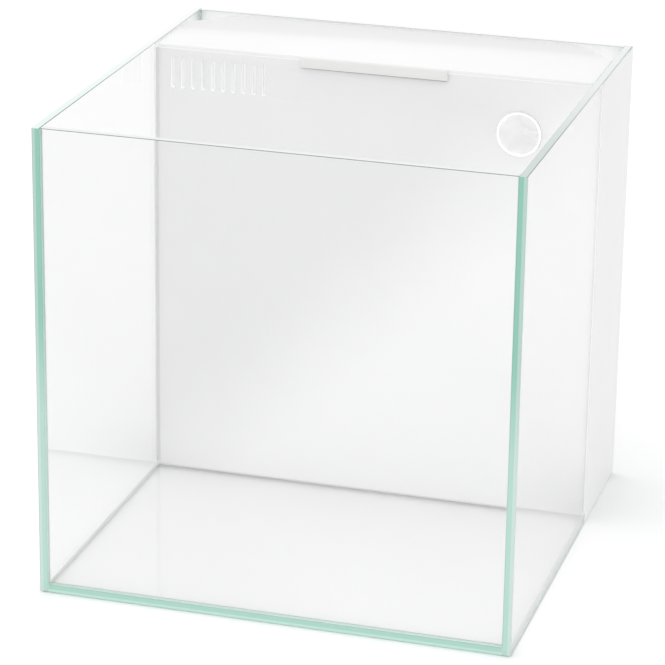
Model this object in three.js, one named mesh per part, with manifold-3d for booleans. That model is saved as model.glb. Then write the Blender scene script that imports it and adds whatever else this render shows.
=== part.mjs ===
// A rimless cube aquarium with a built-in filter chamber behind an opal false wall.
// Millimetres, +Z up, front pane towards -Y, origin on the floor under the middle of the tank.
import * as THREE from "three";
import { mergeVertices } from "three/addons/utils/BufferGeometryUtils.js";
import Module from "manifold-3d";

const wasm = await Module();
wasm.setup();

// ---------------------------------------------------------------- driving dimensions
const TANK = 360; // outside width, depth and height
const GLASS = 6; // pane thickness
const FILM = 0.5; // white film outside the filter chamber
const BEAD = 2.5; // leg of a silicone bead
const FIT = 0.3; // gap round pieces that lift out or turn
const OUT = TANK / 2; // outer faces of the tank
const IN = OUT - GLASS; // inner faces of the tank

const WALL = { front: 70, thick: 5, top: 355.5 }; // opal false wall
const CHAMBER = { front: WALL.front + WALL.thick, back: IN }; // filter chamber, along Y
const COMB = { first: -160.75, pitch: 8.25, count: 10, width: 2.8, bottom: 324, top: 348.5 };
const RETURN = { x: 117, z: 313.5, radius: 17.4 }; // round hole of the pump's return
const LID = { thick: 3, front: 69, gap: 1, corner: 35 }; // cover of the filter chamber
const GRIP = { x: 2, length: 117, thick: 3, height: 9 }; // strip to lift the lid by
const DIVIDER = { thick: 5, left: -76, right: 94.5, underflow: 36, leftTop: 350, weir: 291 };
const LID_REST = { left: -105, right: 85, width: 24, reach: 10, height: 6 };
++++
=== Task ===
Copy out the full material exactly as it appears.

=== Correct response ===
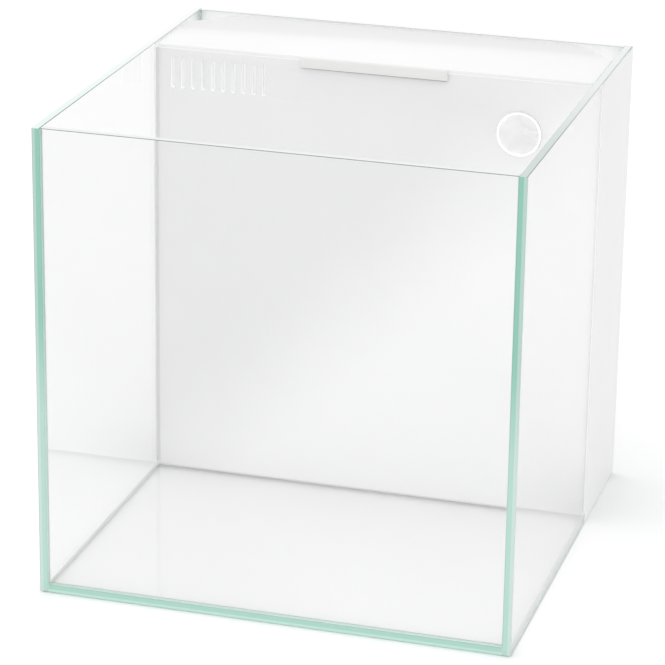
Model this object in three.js, one named mesh per part, with manifold-3d for booleans. That model is saved as model.glb. Then write the Blender scene script that imports it and adds whatever else this render shows.
=== part.mjs ===
// A rimless cube aquarium with a built-in filter chamber behind an opal false wall.
// Millimetres, +Z up, front pane towards -Y, origin on the floor under the middle of the tank.
import * as THREE from "three";
import { mergeVertices } from "three/addons/utils/BufferGeometryUtils.js";
import Module from "manifold-3d";

const wasm = await Module();
wasm.setup();

// ---------------------------------------------------------------- driving dimensions
const TANK = 360; // outside width, depth and height
const GLASS = 6; // pane thickness
const FILM = 0.5; // white film outside the filter chamber
const BEAD = 2.5; // leg of a silicone bead
const FIT = 0.3; // gap round pieces that lift out or turn
const OUT = TANK / 2; // outer faces of the tank
const IN = OUT - GLASS; // inner faces of the tank

const WALL = { front: 70, thick: 5, top: 355.5 }; // opal false wall
const CHAMBER = { front: WALL.front + WALL.thick, back: IN }; // filter chamber, along Y
const COMB = { first: -160.75, pitch: 8.25, count: 10, width: 2.8, bottom: 324, top: 348.5 };
const RETURN = { x: 117, z: 313.5, radius: 17.4 }; // round hole of the pump's return
const LID = { thick: 3, front: 69, gap: 1, corner: 35 }; // cover of the filter chamber
const GRIP = { x: 2, length: 117, thick: 3, height: 9 }; // strip to lift the lid by
const DIVIDER = { thick: 5, left: -76, right: 94.5, underflow: 36, leftTop: 350, weir: 291 };
const LID_REST = { left: -105, right: 85, width: 24, reach: 10, height: 6 };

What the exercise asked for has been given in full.